The South Gauteng High Court in Johannesburg ruled that Bitcoin (BTC) is both capital and money under South Africa’s 1961 exchange control regulations. Judge Stuart Wilson dismissed an application by two crypto traders and upheld the South African Reserve Bank’s (SARB) forfeiture of nearly R6 million in assets against a trader who moved nearly 1,680 Bitcoin worth around R182 million.
On June 1, 2026, the Gauteng High Court dismissed an application by cryptocurrency traders Square Mangundhla, the main applicant and co-applicant Fungai Dangaiso, to overturn SARB’s forfeiture order.
Between January 2018 and March 2020, Mangundhla used his own Luno account and Dangaiso’s account to transfer nearly 1,680 BTC, worth around R182 million, to wallets accessible only through cryptocurrency exchanges registered outside South Africa.

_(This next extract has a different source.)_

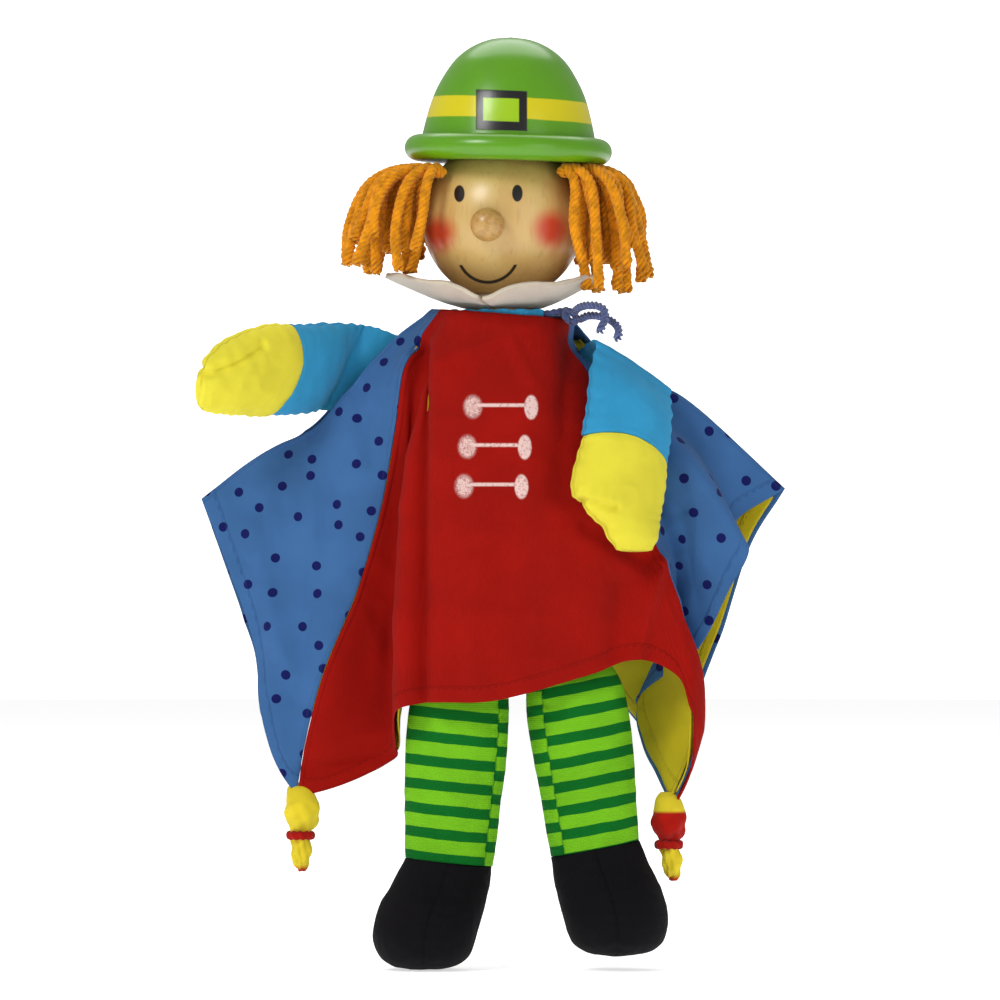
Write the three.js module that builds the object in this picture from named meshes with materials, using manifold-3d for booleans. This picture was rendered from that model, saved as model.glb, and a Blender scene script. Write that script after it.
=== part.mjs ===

The SARB’s Deputy Governor declared the transfers an unauthorised export of capital and ordered the forfeiture of nearly R6 million in BTC assets and funds held in the applicants’ bank and cryptocurrency accounts.
Judge Stuart Wilson ruled that the transfers amounted to the export of capital from South Africa without the necessary Treasury approval, violating the Exchange Control Regulations. The judge said, “The central question in this case is whether cryptocurrency (in this instance Bitcoin) constitutes either ‘money’ or ‘capital’ for the purposes of section 10(1)(c) of the Exchange Control Regulations, 1961. I conclude that it is both.”
BTC qualifies as capital because it functions as a store of value and medium of exchange. BTC is bought with rand, held as an investment, sold for profit, and even accepted by some merchants as payment, and transferring BTC to foreign-controlled wallets places it beyond SARB’s jurisdiction, which counts as exporting capital.
The court explicitly rejected the argument that BTC’s digital/decentralised nature excludes it from the old 1961 rules. Judge Wilson warned that the opposite view would render South Africa’s entire exchange-control system “virtually worthless.”
Notably, the national treasury has published the draft Capital Flow Management Regulations of 2026 for public comment, a move that has been particularly welcomed by the burgeoning cryptocurrency sector. At the same time, in the 2026 Budget Speech, Finance Minister Enoch Godongwana announced that amendments to the Exchange Control Regulations will be published for public comment.
As a result, the amendments could signal South Africa’s shift toward a “positive bias” approach to cross-border capital flows, with fewer pre-approvals, stronger reporting, tighter monitoring of high-risk transactions, and efforts to combat illicit financial flows.